Miliband Versus Cameron: the Philosopher Versus the Ideologue?

The next UK election will not only be a contest between the Tory 'posh boys' and Labour's 'ordinary people' it will also be a fascinating run-off between the philosopher politician and the marketing man's ideologue.

So much of what passes for debate and argument in modern Britain revolves around the politics of division and personal destruction. One of the main reasons for people being turned off political debate is that it seems irrelevant to them and their daily lives. When asked about how they feel about politics people often comment that they feel that they are being manipulated because they are always being asked to make false choices: you have to be pro-business or pro-unions, pro-growth or pro-environment, for civil liberties or against them, in favour of immigration or opposed to it, a progressive or a dinosaur.

The truth is, of course, that most people don't think like this, most people don't live their lives in this way, and most people long for a politics where we have genuine arguments, vigorous disagreements; where we don't claim to have a monopoly on what is good, where we don't demonise our political opponents. Most people want their politicians to engage in what President Obama has called a "fair-minded" approach to politics; a politics that understands that truth and certainty are not the same thing.

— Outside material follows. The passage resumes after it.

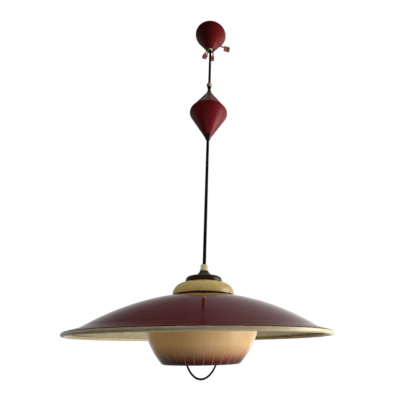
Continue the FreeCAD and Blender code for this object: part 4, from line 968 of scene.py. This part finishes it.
def capOutline(size):
    top, low, radius = glandSizes["low"], size["low"], size["radius"]
    return [
        (tubeHole, top), (8.5, top), (9.1, top - 1.8), (10.9, low + 20.5), (13.4, low + 17.8),
        (16.4, low + 15.8), (20.0, low + 14.3), (24.0, low + 13.2), (28.4, low + 12.4), (31.8, low + 11.8),
        (33.8, low + 10.4), (34.9, low + 8.2), (35.2, low + 5.6), (radius, low), (radius - 2.0, low),
        (33.0, low + 7.0), (26.6, low + 9.8), (12.0, low + 9.8), (9.0, low + 10.0), (tubeHole, low + 10.0)]


lathed("topCap", capOutline(capSizes), ["brownBlack"], "lamp_head", "black_plastic", ["top_cap"], 128, 0.35)

domeSizes = {"edge": -775.8, "radius": 58.4, "wall": 0.9, "fullness": 0.92}


# flat crown and a full, rounded side, open below
def domeOutline(size):
    top = capSizes["low"]
    flat = capSizes["radius"] + 0.3
    outer = []
    inner = []
    for step in range(25):
        turn = math.radians(90 * step / 24)
        for points, inset in ((outer, 0.0), (inner, size["wall"])):
            across = (size["radius"] - flat - inset) * math.sin(turn) ** size["fullness"]
            down = (top - inset - size["edge"]) * (1 - math.cos(turn) ** size["fullness"])
            points.append((flat + across, top - inset - down))
    return [(tubeHole, top)] + outer + inner[::-1] + [(tubeHole, inner[0][1])]


lathed("coverDome", domeOutline(domeSizes), ["domePaint"], "lamp_head", "cream_paint",
       ["cover_dome"], 144, 0.2)

shadeSizes = {
    "crown": -774.0, "curve": 370.0, "kinkRadius": 203.5, "slope": 15.5, "wall": 0.9,
    "beadX": 221.6, "beadZ": -843.55, "beadRadius": 3.4,
}


# a shallow spherical crown, a kink, a straight brim and a rolled rim
def shadeOutline(size):
    centre = size["crown"] - size["curve"]
    angle = math.degrees(math.asin(size["kinkRadius"] / size["curve"]))
    outer = arc(0, centre, size["curve"], 88.0, 90.0 - angle, 56)
    roll = arc(size["beadX"], size["beadZ"], size["beadRadius"], 90.0 - size["slope"], -218.0, 28)
    inner = arc(0, centre, size["curve"] - size["wall"], 90.0 - angle + 0.1, 88.0, 56)
    return [(tubeHole, size["crown"])] + outer + roll + inner + [(tubeHole, size["crown"] - size["wall"])]


# burgundy outside down to the rolled rim, cream on the rim and the inside
def shadePaint(face):
    return 0 if face.normal.z > 0.5 else 1


lathed("shade", shadeOutline(shadeSizes), ["burgundy", "creamPaint"], "lamp_head", "burgundy_paint",
       ["shade"], 256, 0.0, shadePaint)

bowlSizes = {
    "top": -781.1,
    "mouth": opalLook["mouth"] / mm,
    "mouthRadius": 67.5,
    "side": (-28.25, -789.32),  # centre of the side's arc
    "sideRadius": 136.0,
    "kink": (98.45, -838.75),  # where the side meets the shoulder
    "shoulder": (70.5, -827.85),
    "shoulderRadius": 30.0,
    "wall": 3.2,
    "neck": 42.0,
    "collar": 44.5,
    "lines": opalLook["lines"],
    "groove": 0.22,
}


def bowlOutline(size):
    side, shoulder, wall = size["side"], size["shoulder"], size["wall"]
    kink = math.degrees(math.atan2(size["kink"][1] - side[1], size["kink"][0] - side[0]))
    first = math.degrees(math.atan2(size["mouth"] - side[1], size["mouthRadius"] - side[0]))
    outer = arc(*side, size["sideRadius"], first, kink, 34)
    outer += arc(*shoulder, size["shoulderRadius"], kink, 90.0, 16)[1:]
    top, neck, collar, inside = size["top"], size["neck"], size["collar"], size["neck"] - wall
    throat = [
        (neck, top - 13.8), (neck, top - 3.6), (collar, top - 2.8), (collar, top), (inside, top),
        (inside, top - 17.0)]
    inner = arc(*shoulder, size["shoulderRadius"] - wall, 90.0, kink, 16)
    inner += arc(*side, size["sideRadius"] - wall, kink, first, 34)[1:]
    lip = arc(size["mouthRadius"] - 1.6, size["mouth"] + 0.7, 1.5, 190.0, 300.0, 5)
    return outer + throat + inner + lip[:-1]


# the bowl with a fine groove along each meridian
def bowlMesh(size):
    mesh = spun(bowlOutline(size), size["lines"] * 8, 0.0)
    for vert in mesh.verts:
        radius = math.hypot(vert.co.x, vert.co.y)
        if radius > 0.050:
            turn = math.atan2(vert.co.y, vert.co.x)
            groove = max(0.0, math.cos(turn * size["lines"])) ** 12
            shrink = 1 - size["groove"] * mm * groove / radius
            vert.co.x *= shrink
            vert.co.y *= shrink
    return mesh


settle(finishMesh("diffuserBowl", bowlMesh(bowlSizes), ["opal"]), "lamp_head", "opal_glass",
       "diffuser_bowl")

pullSizes = {
    "wire": 3.2, "loop": 26.0, "low": -909.3, "spread": 34.0, "elbow": -806.9, "top": -777.9, "bend": 0.72,
}


# down one side, round the drawn-out loop and up the other
def pullPoints(size):
    centre = size["low"] + size["loop"]
    arm = [(size["spread"], 0, size["top"]), (size["spread"], 0, size["elbow"] + 12),
           (size["spread"] - 0.2, 0, size["elbow"]), (size["spread"] - 2.2, 0, size["elbow"] - 16),
           (size["loop"] + 1.6, 0, centre + 16), (size["loop"] + 0.5, 0, centre + 7)]
    half = []
    for step in range(41):
        share = math.cos(math.pi * step / 40)
        half.append((size["loop"] * share, 0, centre - size["loop"] * (1 - share * share) ** size["bend"]))
    return arm + half + [(-x, y, z) for x, y, z in reversed(arm)]


pullPath = inMetres(pullPoints(pullSizes))
pull = finishMesh("pullHandle", tubeMesh(pullPath, pullSizes["wire"] / 2 * mm, 20), ["blackWire"], 50.0)
settle(pull, "lamp_head", "black_wire", "pull_handle")

threadSizes = {"radius": 13.4, "low": -833.9, "high": -811.9, "pitch": 3.6, "depth": 0.8}


# the rolled screw thread of the lampholder, one unbroken helix
def lampThreadMesh(size):
    mesh = bmesh.new()
    around, along = 96, 60
    rings = []
    for row in range(along + 1):
        z = size["low"] + (size["high"] - size["low"]) * row / along
        ring = []
        for step in range(around):
            turn = 2 * math.pi * step / around
            wave = math.sin(2 * math.pi * z / size["pitch"] - turn)
            radius = size["radius"] + size["depth"] * 0.5 * (1 + wave)
            ring.append(mesh.verts.new((radius * math.cos(turn) * mm, radius * math.sin(turn) * mm, z * mm)))
        rings.append(ring)
    for low, high in zip(rings, rings[1:]):
        for step in range(around):
            after = (step + 1) % around
            mesh.faces.new((low[step], low[after], high[after], high[step]))
    bmesh.ops.solidify(mesh, geom=mesh.faces[:], thickness=-0.15 * mm)
    return mesh


settle(finishMesh("lampThread", lampThreadMesh(threadSizes), ["brass"], 60.0), "lamp_head",
       "contact_brass", "lampholder_shell")

headPoints = [(0, 0, cordSizes["glandTop"]), (0, 0, -730), (0, 0, -780), (0, 0, -793.9)]
laidCord("headCord", headPoints, "lamp_head", "head_cord", 0.0785)
print("head made")

floorSizes = {"height": -1.62, "radius": 2.4}
worldSizes = {"strength": 0.055, "above": 0.13, "ahead": 0.06, "left": 0.4}


# a pale disc that keeps the shadow near its middle and fades to the white background
def makeFloor(height, radius):
    mesh = bmesh.new()
    bmesh.ops.create_circle(mesh, cap_ends=True, segments=96, radius=radius)
    bmesh.ops.translate(mesh, vec=(0, 0, height), verts=mesh.verts)
    data = bpy.data.meshes.new("floor")
    mesh.to_mesh(data)
    mesh.free()
    look = Shader("floorPaint")
    cloud = look.noise(1.2, 3.0)
    pale = look.mix(look.spread(cloud, 0.0, 1.0), (0.84, 0.84, 0.83, 1), (0.8, 0.8, 0.79, 1))
    glow = look.put("ShaderNodeEmission", {"Color": (1, 1, 1, 1), "Strength": 1.0})
    rays = look.put("ShaderNodeLightPath").outputs
    look.set(Base_Color=look.mix(rays["Is Diffuse Ray"], pale, (0.2, 0.19, 0.17, 1)), Roughness=0.9)
    seen = look.maths("MAXIMUM", rays["Is Camera Ray"], look.maths("MULTIPLY", rays["Is Glossy Ray"], 0.2))
    seen = look.maths("MAXIMUM", seen, rays["Is Transmission Ray"])
    away = look.put("ShaderNodeVectorMath", operation="LENGTH")
    flat = look.put("ShaderNodeMapping", {"Vector": look.place, "Scale": (1, 1, 0)}).outputs["Vector"]
    look.give(away.inputs[0], flat)
    share = look.spread(away.outputs["Value"], 0.72, 1.0, 0.3, radius * 0.7)
    blend = look.put("ShaderNodeMixShader")
    look.give(blend.inputs[0], look.maths("MULTIPLY", seen, share))
    look.give(blend.inputs[1], look.surface.outputs["BSDF"])
    look.give(blend.inputs[2], glow.outputs["Emission"])
    look.give(look.output.inputs["Surface"], blend.outputs[0])
    data.materials.append(look.material)
    floor = bpy.data.objects.new("floor", data)
    bpy.context.collection.objects.link(floor)
    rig.stage(floor)


# white to the camera, dim light on the lamp, and a bright back and roof for its gloss to mirror
def makeWorld(strength, above, ahead, left):
    world = bpy.data.worlds.new("studio")
    world.use_nodes = True
    tree = world.node_tree
    tree.nodes.clear()

    def put(kind, inputs, **settings):
        node = tree.nodes.new(kind)
        for key, value in settings.items():
            setattr(node, key, value)
        for socket, value in zip(node.inputs, inputs):
            if isinstance(value, bpy.types.NodeSocket):
                tree.links.new(value, socket)
            elif value is not None:
                socket.default_value = value
        return node.outputs

    way = put("ShaderNodeSeparateXYZ", [put("ShaderNodeTexCoord", [])["Generated"]])
    rays = put("ShaderNodeLightPath", [])
    back = put("ShaderNodeMapRange", [way["Y"], -0.15, 0.5, 0.0, 1.0])[0]
    upper = put("ShaderNodeMapRange", [way["X"], -0.1, 0.6, above, above * 4.5])[0]
    low = put("ShaderNodeMapRange", [way["Z"], 0.05, 0.64, 1.0, upper], interpolation_type="SMOOTHSTEP")[0]
    side = put("ShaderNodeMapRange", [way["X"], -0.7, 0.2, left, 1.0])[0]
    wall = put("ShaderNodeMath", [put("ShaderNodeMath", [back, low], operation="MULTIPLY")[0], side],
               operation="MULTIPLY")[0]
    roof = put("ShaderNodeMapRange", [way["Z"], 0.9, 0.98, 0.0, 1.0])[0]
    sides = put("ShaderNodeMapRange", [wall, 0.0, 1.0, ahead, 1.0])[0]
    mirrored = put("ShaderNodeMath", [sides, roof], operation="MAXIMUM")[0]
    direct = put("ShaderNodeMath", [rays["Is Camera Ray"], rays["Is Transmission Ray"]],
                 operation="MAXIMUM")[0]
    light = put("ShaderNodeBackground", [(1, 0.97, 0.93, 1), strength])[0]
    mirror = put("ShaderNodeBackground", [(1, 1, 1, 1), mirrored])[0]
    white = put("ShaderNodeBackground", [(1, 1, 1, 1), 1.0])[0]
    unseen = put("ShaderNodeMixShader", [rays["Is Glossy Ray"], light, mirror])[0]
    put("ShaderNodeOutputWorld", [put("ShaderNodeMixShader", [direct, unseen, white])[0]])
    bpy.context.scene.world = world


def makeLamp(name, place, target, size, power, tint=(1, 0.98, 0.95), spread=180, mirrored=True):
    data = bpy.data.lights.new(name, "AREA")
    data.shape = "RECTANGLE"
    data.size, data.size_y = size
    data.energy = power
    data.spread = math.radians(spread)
    data.color = tint
    lamp = bpy.data.objects.new(name, data)
    lamp.visible_glossy = mirrored
    bpy.context.collection.objects.link(lamp)
    way = Vector(target) - Vector(place)
    turn = way.to_track_quat("-Z", "Y").to_matrix().to_4x4()
    lamp.matrix_world = Matrix.Translation(place) @ turn


lampSizes = {
    "keyLamp": {"place": (1.7, -0.05, -0.7), "target": (0, 0, -0.7), "size": (1.0, 1.66), "power": 32.0},
    "lowLamp": {"place": (1.0, -0.15, -1.5), "target": (-0.1, 0.03, -0.84), "size": (0.5, 0.5),
                "power": 0.68, "spread": 46, "mirrored": False},
    "headLamp": {"place": (-0.2, -0.4, -0.15), "target": (0, 0, -0.8), "size": (0.3, 0.3),
                 "power": 0.28, "spread": 50, "mirrored": False},
    "fillLamp": {"place": (-0.6, -1.9, -0.9), "target": (0, 0, -0.7), "size": (1.4, 1.4), "power": 2.1},
    "topLamp": {"place": (0.9, -0.3, 1.1), "target": (0, 0, -0.6), "size": (1.2, 1.2),
                "power": 1.6, "mirrored": False},
    "glintLamp": {"place": (0.694, -0.198, -1.215), "target": (0.053, -0.082, -0.845),
                   "size": (0.36, 0.22), "power": 0.8},
}
makeFloor(**floorSizes)
makeWorld(**worldSizes)
for name, lamp in lampSizes.items():
    makeLamp(name, **lamp)
bpy.context.scene.view_settings.view_transform = "Standard"
print("stage set")

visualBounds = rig.bounds()
sizes = {"cad": [list(map(float, corner)) for corner in cadBounds],
         "visual": [list(map(float, corner)) for corner in visualBounds]}
with open("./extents.json", "w") as report:
    json.dump(sizes, report, indent=1)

Being "fair-minded" is, in my view, a philosophical approach to politics which ultimately has as its goal the pursuit of the common good. Common good politics is the politics of empowerment; it is the politics that espouses cooperation not competition, the hand up and not just the hand out. The uncomfortable truth is however, that rather than some broad common good philosophy it has been what might be called an "uncommon-good" ideological approach to politics that has dominated the political landscape in the US and Europe over the past 50 years.

Ideologues like Ronald Reagan and Margaret Thatcher believed that nations were best served by ensuring that the maximum concentration of wealth and power was in the hands of the "right" people. Those that argued for the common good and promoted the need for mutual responsibility were opposed by those who believed that in large measure people made their own luck, that there was no such thing as society.

What is emerging in modern British politics is the move by Labour leader Ed Miliband to take a "fair-minded" approach to issues that confront the majority of citizens in this country. Miliband believes that debate should be dominated by evidence and argument, that it is political philosophy and political philosophers that we need to embrace and it is political ideologues like David Cameron that we need to be wary of. Cameron an ideologue? Yes - and the worst kind of ideologue, an ideologue with no convictions.

If, like Miliband, you have a moral and political philosophy, it generally pushes you in one clear direction or another, but like all philosophers, you want to engage in discussion and argument. You are open to evidence, to new learning, and you are certainly open to debate the practical applications of your philosophy. You might therefore end up making a principled agreement with someone with a different philosophy. But if, like David Cameron, you have adapted a particular ideology then you've already got your mind made up. You know all the answers, and that makes evidence irrelevant and argument a waste of time, so you tend - like Mr Cameron so often does - to resort to vague and general assertions and personal attacks on your political opponents.

Miliband relishes debate and ideas; he creates policy based on sound evidence and a clear sense of justice and moral conviction. Sadly what we have witnessed in recent months in particular is the reality that David Cameron relishes sound bites, image and tomorrow's headlines; he has a clear sense of what will look good and almost no apparent political convictions.

The next UK election will not only be a contest between the Tory 'posh boys' and Labour's 'ordinary people' it will also be a fascinating run-off between the philosopher politician and the marketing man's ideologue.